— start —

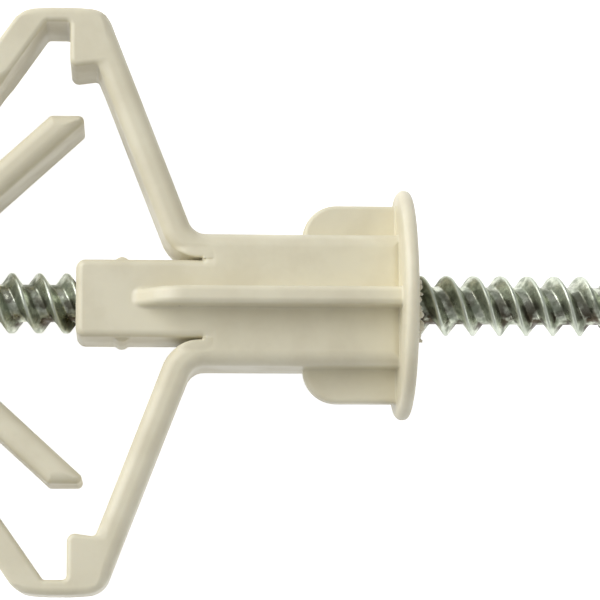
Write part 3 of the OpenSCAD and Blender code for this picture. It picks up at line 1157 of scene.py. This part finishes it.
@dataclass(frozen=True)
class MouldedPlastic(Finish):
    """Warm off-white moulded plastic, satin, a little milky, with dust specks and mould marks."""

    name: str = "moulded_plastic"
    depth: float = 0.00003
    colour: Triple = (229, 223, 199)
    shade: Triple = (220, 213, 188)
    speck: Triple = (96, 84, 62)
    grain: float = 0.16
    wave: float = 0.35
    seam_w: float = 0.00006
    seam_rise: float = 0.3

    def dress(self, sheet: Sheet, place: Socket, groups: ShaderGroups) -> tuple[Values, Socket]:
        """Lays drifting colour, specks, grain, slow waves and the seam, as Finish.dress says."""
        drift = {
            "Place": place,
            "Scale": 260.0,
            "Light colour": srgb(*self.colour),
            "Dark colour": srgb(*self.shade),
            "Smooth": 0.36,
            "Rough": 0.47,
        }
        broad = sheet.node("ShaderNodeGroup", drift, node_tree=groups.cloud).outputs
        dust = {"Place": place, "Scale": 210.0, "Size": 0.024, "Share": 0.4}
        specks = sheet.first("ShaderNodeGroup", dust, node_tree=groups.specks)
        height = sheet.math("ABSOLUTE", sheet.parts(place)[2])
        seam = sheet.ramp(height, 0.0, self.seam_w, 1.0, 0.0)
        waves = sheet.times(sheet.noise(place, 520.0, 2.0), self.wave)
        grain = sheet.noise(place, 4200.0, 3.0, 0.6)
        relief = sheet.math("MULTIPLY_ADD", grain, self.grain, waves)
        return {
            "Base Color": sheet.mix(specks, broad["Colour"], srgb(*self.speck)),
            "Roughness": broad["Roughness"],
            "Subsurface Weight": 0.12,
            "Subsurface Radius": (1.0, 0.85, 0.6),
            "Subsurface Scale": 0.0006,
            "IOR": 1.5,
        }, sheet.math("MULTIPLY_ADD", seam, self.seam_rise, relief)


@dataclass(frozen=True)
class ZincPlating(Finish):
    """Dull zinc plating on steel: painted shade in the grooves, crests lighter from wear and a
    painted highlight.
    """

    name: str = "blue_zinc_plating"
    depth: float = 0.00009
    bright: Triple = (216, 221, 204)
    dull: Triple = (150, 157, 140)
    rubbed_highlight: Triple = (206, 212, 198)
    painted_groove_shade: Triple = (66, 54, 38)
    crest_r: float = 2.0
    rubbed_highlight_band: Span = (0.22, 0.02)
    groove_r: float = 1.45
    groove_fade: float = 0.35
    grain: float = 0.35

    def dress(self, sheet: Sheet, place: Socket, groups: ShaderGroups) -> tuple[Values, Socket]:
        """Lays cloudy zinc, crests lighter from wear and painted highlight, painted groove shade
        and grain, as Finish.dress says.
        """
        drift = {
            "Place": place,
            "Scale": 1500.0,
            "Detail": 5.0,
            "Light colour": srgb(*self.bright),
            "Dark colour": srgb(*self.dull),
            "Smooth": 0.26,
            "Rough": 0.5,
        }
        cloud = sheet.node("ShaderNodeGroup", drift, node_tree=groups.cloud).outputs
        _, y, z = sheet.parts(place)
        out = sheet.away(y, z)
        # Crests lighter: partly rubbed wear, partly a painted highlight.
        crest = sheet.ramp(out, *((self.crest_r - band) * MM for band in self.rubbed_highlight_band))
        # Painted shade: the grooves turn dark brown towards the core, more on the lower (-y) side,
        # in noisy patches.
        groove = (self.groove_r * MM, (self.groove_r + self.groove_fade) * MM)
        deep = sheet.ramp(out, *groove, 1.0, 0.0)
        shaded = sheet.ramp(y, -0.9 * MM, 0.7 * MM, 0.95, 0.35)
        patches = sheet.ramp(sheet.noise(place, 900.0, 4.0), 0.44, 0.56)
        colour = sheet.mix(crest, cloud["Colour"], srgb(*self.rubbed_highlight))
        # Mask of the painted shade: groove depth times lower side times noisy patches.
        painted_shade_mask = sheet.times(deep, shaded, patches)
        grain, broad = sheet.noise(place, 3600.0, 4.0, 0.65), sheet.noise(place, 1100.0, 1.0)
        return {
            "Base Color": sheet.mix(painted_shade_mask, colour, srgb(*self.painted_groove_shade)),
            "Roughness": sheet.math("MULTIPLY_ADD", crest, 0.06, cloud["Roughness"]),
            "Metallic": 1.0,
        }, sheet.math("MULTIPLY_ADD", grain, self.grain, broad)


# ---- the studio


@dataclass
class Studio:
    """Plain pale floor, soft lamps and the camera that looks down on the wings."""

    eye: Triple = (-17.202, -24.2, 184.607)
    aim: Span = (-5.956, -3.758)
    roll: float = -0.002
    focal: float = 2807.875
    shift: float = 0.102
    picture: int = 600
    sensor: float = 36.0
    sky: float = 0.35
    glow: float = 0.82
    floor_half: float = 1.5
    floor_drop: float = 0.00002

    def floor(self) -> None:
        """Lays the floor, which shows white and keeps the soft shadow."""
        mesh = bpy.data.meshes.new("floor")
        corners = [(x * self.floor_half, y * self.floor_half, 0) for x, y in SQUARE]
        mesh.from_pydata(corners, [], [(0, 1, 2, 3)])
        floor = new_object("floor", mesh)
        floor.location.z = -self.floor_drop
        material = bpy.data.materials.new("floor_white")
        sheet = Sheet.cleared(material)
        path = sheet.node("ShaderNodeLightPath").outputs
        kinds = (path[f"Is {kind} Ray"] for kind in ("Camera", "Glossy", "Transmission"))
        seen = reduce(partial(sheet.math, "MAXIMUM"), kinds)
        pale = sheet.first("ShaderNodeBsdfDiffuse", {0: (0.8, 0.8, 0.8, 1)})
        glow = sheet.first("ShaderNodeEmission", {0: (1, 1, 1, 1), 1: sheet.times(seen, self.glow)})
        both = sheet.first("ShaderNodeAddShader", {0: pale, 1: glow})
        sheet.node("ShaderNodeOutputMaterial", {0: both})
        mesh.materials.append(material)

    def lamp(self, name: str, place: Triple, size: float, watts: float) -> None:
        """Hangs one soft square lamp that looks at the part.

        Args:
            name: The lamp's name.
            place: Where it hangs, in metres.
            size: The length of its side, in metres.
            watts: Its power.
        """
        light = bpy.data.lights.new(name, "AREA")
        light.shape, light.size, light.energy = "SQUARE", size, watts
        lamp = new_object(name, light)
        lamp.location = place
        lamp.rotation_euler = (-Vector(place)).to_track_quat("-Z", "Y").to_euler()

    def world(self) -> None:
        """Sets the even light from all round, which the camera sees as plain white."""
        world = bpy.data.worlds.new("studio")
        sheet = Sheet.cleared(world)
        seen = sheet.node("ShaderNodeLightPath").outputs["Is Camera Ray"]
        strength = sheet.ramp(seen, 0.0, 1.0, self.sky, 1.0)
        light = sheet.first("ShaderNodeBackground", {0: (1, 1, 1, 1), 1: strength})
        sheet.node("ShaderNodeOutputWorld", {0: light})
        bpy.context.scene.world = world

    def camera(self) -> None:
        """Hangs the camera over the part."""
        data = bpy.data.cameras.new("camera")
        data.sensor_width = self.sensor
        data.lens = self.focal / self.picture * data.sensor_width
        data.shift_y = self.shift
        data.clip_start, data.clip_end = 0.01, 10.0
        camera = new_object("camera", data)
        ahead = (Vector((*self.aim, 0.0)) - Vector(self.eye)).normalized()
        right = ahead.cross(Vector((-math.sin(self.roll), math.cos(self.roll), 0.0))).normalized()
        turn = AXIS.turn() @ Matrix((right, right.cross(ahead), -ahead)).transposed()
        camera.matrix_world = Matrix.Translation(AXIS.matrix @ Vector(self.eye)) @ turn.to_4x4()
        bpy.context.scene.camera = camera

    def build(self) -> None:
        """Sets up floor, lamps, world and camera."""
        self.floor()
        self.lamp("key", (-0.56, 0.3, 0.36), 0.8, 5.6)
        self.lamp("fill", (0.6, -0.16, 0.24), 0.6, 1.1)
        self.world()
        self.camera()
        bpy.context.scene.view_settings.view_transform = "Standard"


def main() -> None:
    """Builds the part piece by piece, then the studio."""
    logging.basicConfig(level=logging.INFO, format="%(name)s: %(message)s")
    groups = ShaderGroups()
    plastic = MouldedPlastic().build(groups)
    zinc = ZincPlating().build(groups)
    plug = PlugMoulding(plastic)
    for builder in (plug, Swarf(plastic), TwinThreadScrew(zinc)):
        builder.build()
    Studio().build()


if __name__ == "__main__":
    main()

— end —

● **WRITTEN TASK**: Begin with the first line of the data above and, please, print each line exactly until you have printed the line containing "plastic, satin, a"; print nothing else.

● **WRITTEN ANSWER**:
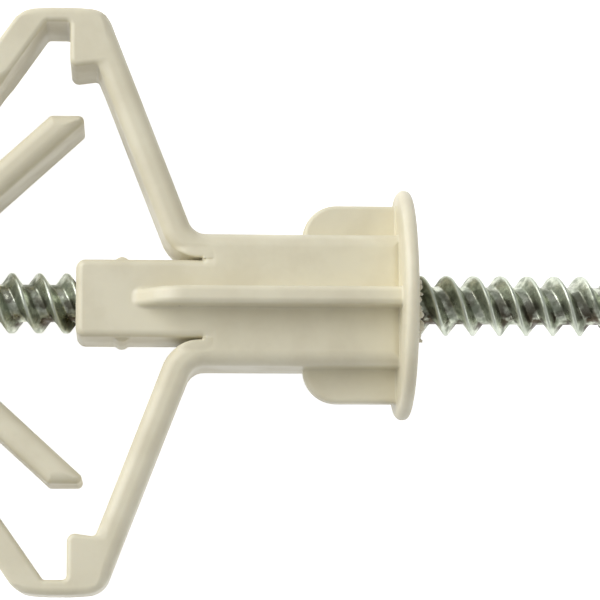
Write part 3 of the OpenSCAD and Blender code for this picture. It picks up at line 1157 of scene.py. This part finishes it.
@dataclass(frozen=True)
class MouldedPlastic(Finish):
    """Warm off-white moulded plastic, satin, a little milky, with dust specks and mould marks."""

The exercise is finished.